In the end, the project wound up costing an estimated $13.8 million and came to a smooth conclusion in the fall of 2019. Because of the slope, material and flow, the team expects the pipe to be self-cleaning. “This was the biggest job Southgate has ever done or might ever do,” Irish says. “And it’s the safest pipe I have now. There’s no redundancy needed.”


Flows like shaving cream

When the Colsman Tunnel Rehab Project was originally planned, the final step was to add a linear low-density cellular concrete (grout) material between the outer wall of the pulled-in pipe and the inner wall of the existing tunnel. No void was to be left in the tunnel.

But when the team began to add the grout after completion of pulling the pipe, a problem developed. The structural grout was too viscous. “It flows like shaving cream and sets up like pumice,” says Mike Lehrburger, P.E., of Burns & McDonnell, the engineering firm that was the owner’s representative on the job.

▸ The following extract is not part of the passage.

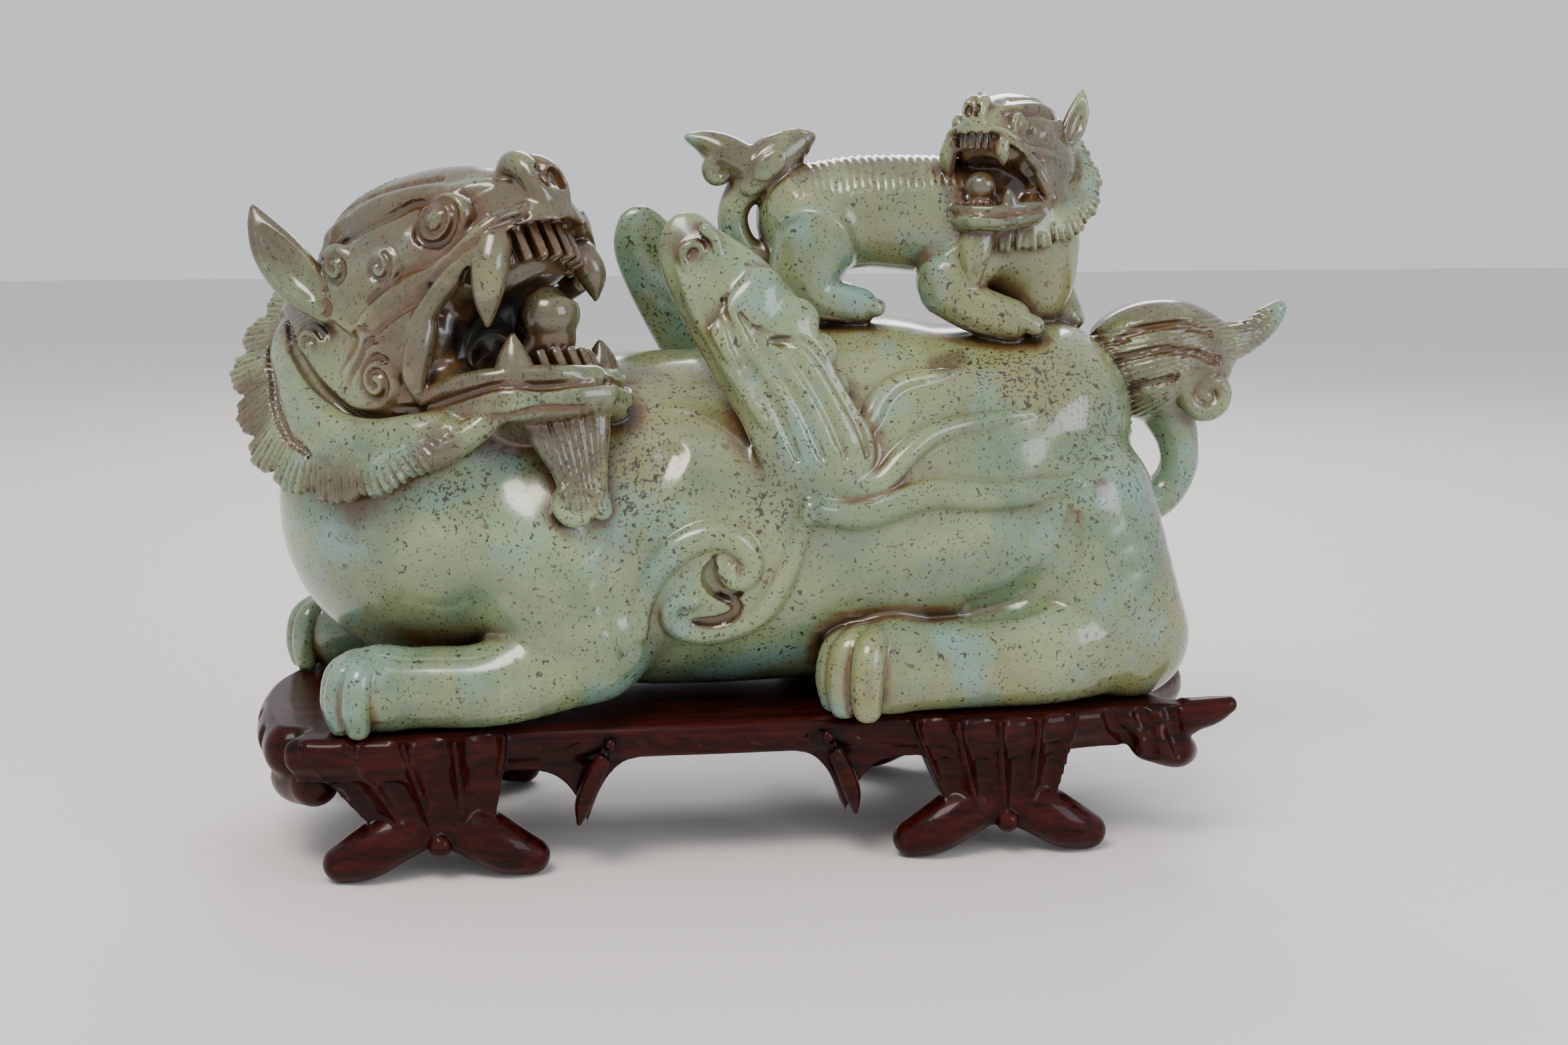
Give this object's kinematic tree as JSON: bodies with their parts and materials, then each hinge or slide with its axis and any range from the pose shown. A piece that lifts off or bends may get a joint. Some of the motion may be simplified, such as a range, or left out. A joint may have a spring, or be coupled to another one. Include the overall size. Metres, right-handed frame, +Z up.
{
  "type": "stone guardian lion sculpture on a wood stand",
  "caption": "Carved jade guardian lion lying with its head turned back, a cub standing on its rump, on a carved and lacquered hardwood stand.",
  "frame": {"origin": "on the floor under the middle of the whole, at the underside of the stand's toes", "axes": "+X along the lion's body from its chest to its tail, -Y towards the side that its head turns to, +Z up"},
  "size_m": [0.296, 0.1069, 0.2038],
  "materials": {
    "carved_jade": "polished translucent celadon stone with brown skin",
    "lacquered_rosewood": "dark red-brown gloss lacquer"
  },
  "bodies": {
    "root": {"jade_lion_with_cub": "carved_jade", "carved_wood_stand": "lacquered_rosewood"}
  },
  "joints": []
}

The original tunnel had four vent holes to the surface, some 80-90 feet above. The plan was to pour the grout into the vent holes (and from each end) and have it flow around the pipe and fill the void. But it just wouldn’t flow.

At this point, it would have been likely under a traditional design-bid-build scenario for everyone to start pointing fingers at everybody else because money was at stake. Nobody had anticipated grout that wouldn’t flow.

“Because we structured the job like we did, we were willing to use some risk management money to help solve the problem,” Lehrburger says. The contractor drilled two test holes using some scrap HDPE to make sure that, after drilling down 80 feet, the HDPE pipe already in place in the tunnel wouldn’t get punched through. Southgate compensated the contractor to provide proof of the solution.

After perfecting the methodology, the team drilled nine vertical shafts above the tunnel in one week. Workers stopped at the pipe, added the grout, it flowed and filled the voids, and the shafts were sealed. Job complete.